Sample Table Creation

In preparation for synchronization, the following SQL code creates two tables (source and target) with the following contents.

Table Source

dummy_string dummy_int32 dummy_datetime
A 5 now
B 7 now
C 9 now

Table Target

dummy_string dummy_int32
B 4
C 9

Table Creation Code

create or replace table source@inmemorystorage
as
select 5     dummy_int32
,      now() dummy_datetime
,      'A'   dummy_string
union all
select 7     dummy_int32
,      now() dummy_datetime
,      'B'   dummy_string
union all
select 9     dummy_int32
,      now() dummy_datetime
,      'C'   dummy_string

create or replace table target@inmemorystorage
as
select 'B'   dummy_string
,      4     dummy_int32
union all
select 'C'   dummy_string
,      9     dummy_int32

Bulk Loading

In general, the custom logic triggers will be called on a row basis, so in case there are two rows to be updated the calling order will be:

  1. before update row 1
  2. (instead of) update row 1
  3. after update row 1
  4. before update row 2
  5. (instead of) update row 2
  6. after update row 2

However, Invantive SQL provides bulk loading support on various platforms such as SQL Server, PostgreSQL and Oracle RDBMS (native driver). In that case, inserts are bundled in batches. The size of each batch can be specified using the batchsize keyword (documentation).

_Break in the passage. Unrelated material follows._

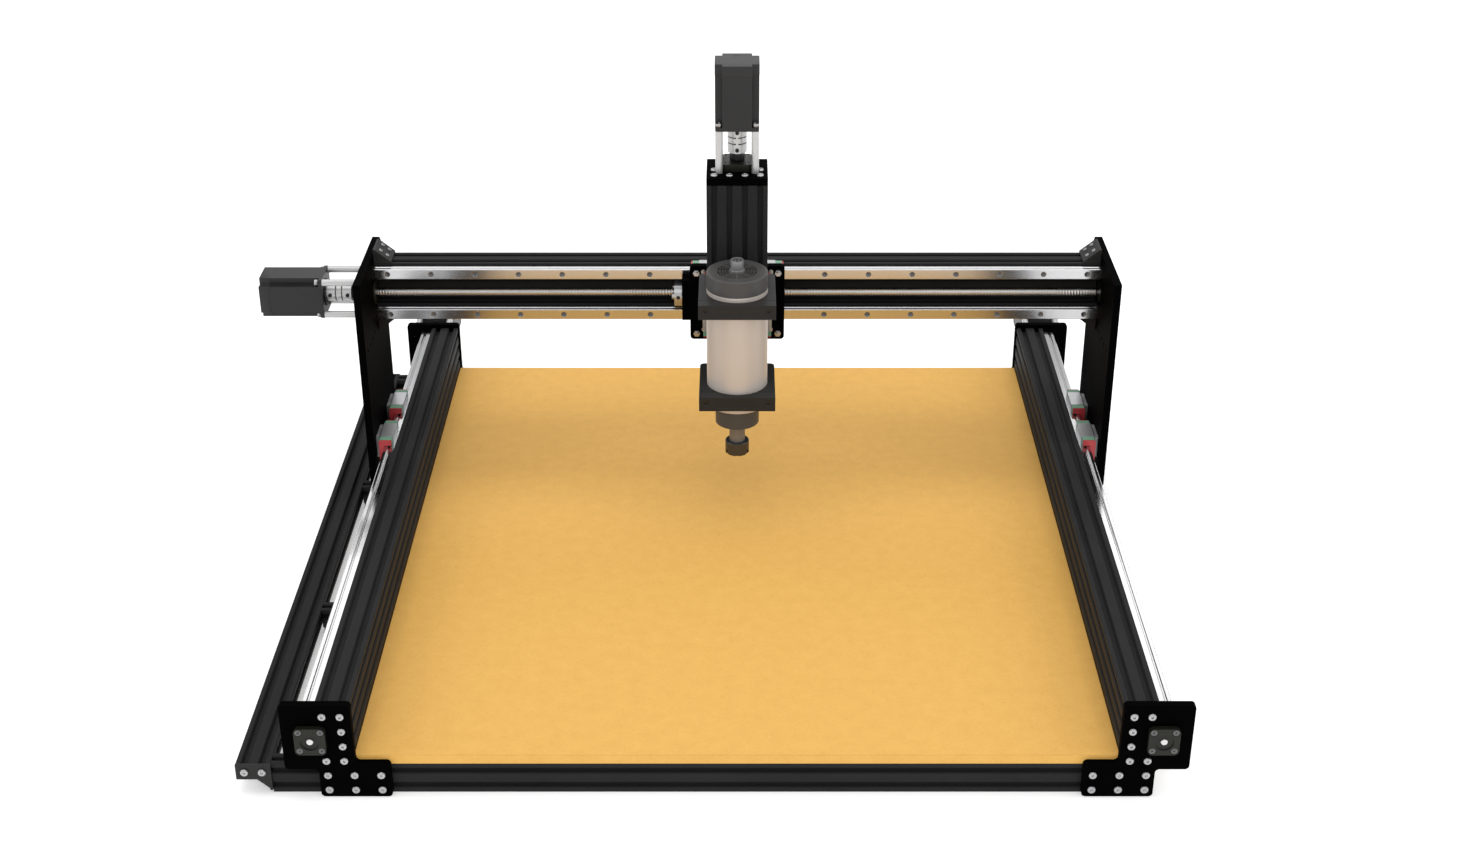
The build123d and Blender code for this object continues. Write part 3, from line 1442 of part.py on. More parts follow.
export_step(spindle_cap.part, "parts/spindle_cap.step")

with BuildPart() as spindle_connector:
    top = spindle_base.offset(spindle_length + cap_length)
    with BuildSketch(top):
        Circle(connector_base_radius)
    extrude(amount=connector_base_length)
    with BuildSketch(top):
        Circle(connector_radius)
    extrude(amount=connector_length)
    with BuildSketch(top.offset(connector_length)):
        Circle(connector_radius - connector_wall)
    extrude(amount=-connector_length * 0.45, mode=Mode.SUBTRACT)
spindle_connector.part.label = "spindle_connector"
export_step(spindle_connector.part, "parts/spindle_connector.step")

nose_notch_place = (0, spindle_y - nose_radius, spindle_bottom - nose_notch_height / 2)

with BuildPart() as spindle_nose:
    with BuildSketch(spindle_base.offset(-nose_length)):
        Circle(nose_radius)
    extrude(amount=nose_length)
    with BuildSketch(spindle_base):
        Circle(bore_radius)
    extrude(amount=nose_spigot_length)
    with BuildSketch(spindle_base.offset(-nose_length + bearing_web)):
        Circle(spindle_bearing_radius)
    extrude(amount=nose_length + nose_spigot_length - bearing_web, mode=Mode.SUBTRACT)
    with BuildSketch(spindle_base.offset(-nose_length)):
        Circle(shaft_radius + running_gap)
    extrude(amount=bearing_web, mode=Mode.SUBTRACT)
    with BuildSketch(Plane(origin=nose_notch_place, x_dir=(1, 0, 0), z_dir=(0, -1, 0))):
        Rectangle(nose_notch_width, nose_notch_height)
    extrude(amount=-nose_notch_depth, mode=Mode.SUBTRACT)
spindle_nose.part.label = "spindle_nose"
export_step(spindle_nose.part, "parts/spindle_nose.step")

lower_bearing_start = -nose_length + bearing_web
spindle_bearing_starts = (
    lower_bearing_start,
    lower_bearing_start + spindle_bearing_length + 1,
    spindle_length - spindle_bearing_length,
)
journal_bore = shaft_journal_radius + running_gap

with BuildPart() as spindle_bearings:
    for start in spindle_bearing_starts:
        add_ring(spindle_base, start, spindle_bearing_length, spindle_bearing_radius, journal_bore)
spindle_bearings.part.label = "spindle_bearings"
export_step(spindle_bearings.part, "parts/spindle_bearings.step")

# ================================================================ spindle rotor
# The collet sits in a taper in the shaft's end; the nut below presses it home.
shaft_end = spindle_base.offset(shaft_bottom - spindle_bottom)

with BuildPart() as spindle_shaft:
    with BuildSketch(shaft_end):
        Circle(shaft_radius)
    extrude(amount=shaft_length + bearing_web - 0.3)
    with BuildSketch(spindle_base.offset(lower_bearing_start - 0.3)):
        Circle(shaft_journal_radius)
    extrude(amount=spindle_length - 1 - lower_bearing_start)
    with BuildSketch(spindle_base.offset(stator_start)):
        Circle(rotor_radius)
    extrude(amount=stator_length)
    with BuildSketch(shaft_end):
        Circle(collet_large_radius)
    with BuildSketch(shaft_end.offset(collet_length)):
        Circle(collet_small_radius)
    loft(mode=Mode.SUBTRACT)
spindle_shaft.part.label = "spindle_shaft"
export_step(spindle_shaft.part, "parts/spindle_shaft.step")

with BuildPart() as collet:
    with BuildSketch(shaft_end):
        Circle(collet_large_radius)
    with BuildSketch(shaft_end.offset(collet_length)):
        Circle(collet_small_radius)
    loft()
    with BuildSketch(shaft_end):
        Circle(collet_mouth_radius)
    extrude(amount=-collet_nut_floor)
    with BuildSketch(shaft_end.offset(-collet_nut_floor)):
        Circle(tool_radius)
    extrude(amount=collet_length + collet_nut_floor, mode=Mode.SUBTRACT)
collet.part.label = "collet"
export_step(collet.part, "parts/collet.step")

with BuildPart() as collet_nut:
    with BuildSketch(shaft_end.offset(-collet_nut_floor)):
        Circle(collet_nut_radius)
        Circle(collet_mouth_radius, mode=Mode.SUBTRACT)
    extrude(amount=collet_nut_length)
    chamfer(collet_nut.edges().filter_by(GeomType.CIRCLE).sort_by(SortBy.RADIUS)[-2:], 1.0)
    with BuildSketch(shaft_end):
        Circle(shaft_radius)
    extrude(amount=collet_nut_length - collet_nut_floor, mode=Mode.SUBTRACT)
    with BuildSketch(shaft_end.offset(-collet_nut_floor)):
        with PolarLocations(collet_nut_radius, collet_nut_slots, start_angle=30):
            Rectangle(2 * collet_slot_depth, collet_slot_width)
    extrude(amount=collet_slot_height, mode=Mode.SUBTRACT)
collet_nut.part.label = "collet_nut"
export_step(collet_nut.part, "parts/collet_nut.step")
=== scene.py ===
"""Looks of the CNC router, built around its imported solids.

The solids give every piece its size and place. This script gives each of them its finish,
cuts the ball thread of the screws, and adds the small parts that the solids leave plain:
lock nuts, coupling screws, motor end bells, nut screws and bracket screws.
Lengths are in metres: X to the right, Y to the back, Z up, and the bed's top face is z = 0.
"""

import json
import logging
import math
from dataclasses import dataclass
from enum import Enum

import bmesh
import bpy
from mathutils import Euler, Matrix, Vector

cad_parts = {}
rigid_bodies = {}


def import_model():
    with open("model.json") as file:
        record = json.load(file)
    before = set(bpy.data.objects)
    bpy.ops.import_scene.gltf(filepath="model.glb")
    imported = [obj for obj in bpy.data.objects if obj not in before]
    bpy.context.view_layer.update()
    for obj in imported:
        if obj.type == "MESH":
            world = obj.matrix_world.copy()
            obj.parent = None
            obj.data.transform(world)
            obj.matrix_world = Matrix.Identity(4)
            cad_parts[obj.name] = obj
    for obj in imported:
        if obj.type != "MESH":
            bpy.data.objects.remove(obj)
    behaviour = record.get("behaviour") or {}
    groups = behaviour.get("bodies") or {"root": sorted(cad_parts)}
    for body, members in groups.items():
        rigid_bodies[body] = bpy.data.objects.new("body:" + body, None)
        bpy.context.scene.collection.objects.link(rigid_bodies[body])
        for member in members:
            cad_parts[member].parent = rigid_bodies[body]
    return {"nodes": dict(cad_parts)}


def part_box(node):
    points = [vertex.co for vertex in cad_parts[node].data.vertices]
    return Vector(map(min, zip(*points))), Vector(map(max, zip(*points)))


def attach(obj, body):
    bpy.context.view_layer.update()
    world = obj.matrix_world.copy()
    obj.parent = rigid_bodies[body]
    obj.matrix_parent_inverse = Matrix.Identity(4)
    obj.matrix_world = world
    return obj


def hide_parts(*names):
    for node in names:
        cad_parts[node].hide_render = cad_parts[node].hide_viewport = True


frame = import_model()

LOG = logging.getLogger("router")
MM = 0.001

Point = tuple[float, float, float]
Colour = tuple[float, float, float]


# ---------------------------------------------------------------- shader expressions
class Value:
    """A number socket that takes part in Python arithmetic.

    Args:
        graph: The graph that holds the socket's node.
        socket: The output socket.
    """

    def __init__(self, graph: "Graph", socket: bpy.types.NodeSocket) -> None:
        self.graph = graph
        self.socket = socket

    def _math(self, operation: str, first: object, second: object) -> "Value":
        """Add one Math node.

        Args:
            operation: The node's operation.
            first: The first value or number.
            second: The second value or number.

        Returns:
            The node's result.
        """
        return self.graph.node("ShaderNodeMath", {"operation": operation}, {0: first, 1: second})

    def __add__(self, other: object) -> "Value":
        """Sum of two values."""
        return self._math("ADD", self, other)

    __radd__ = __add__

    def __sub__(self, other: object) -> "Value":
        """Difference of two values."""
        return self._math("SUBTRACT", self, other)

    def __rsub__(self, other: object) -> "Value":
        """Difference with this value second."""
        return self._math("SUBTRACT", other, self)

    def __mul__(self, other: object) -> "Value":
        """Product of two values."""
        return self._math("MULTIPLY", self, other)

    __rmul__ = __mul__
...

Each batch is typically processed as an indivisible unit. However, it is not guaranteed to be an atomic transaction. On failure, one or more rows in the batch will fail to load and some will succeed. In general, it is impossible to find out which ones failed and/or are valid without re-reading the actual database contents.

When using no instead of trigger and bulk loading with a batch size larger than 1, the calling order for two rows to be inserted will be:

  1. before insert row 1
  2. before insert row 2
  3. bulk insert row 1 and 2
  4. after insert row 1
  5. after insert row 2

When there are more rows to upload than the batch size allows, the calling order will be the same, but only for the rows in a batch. Subsequent batches will repeat the order from the start with different rows.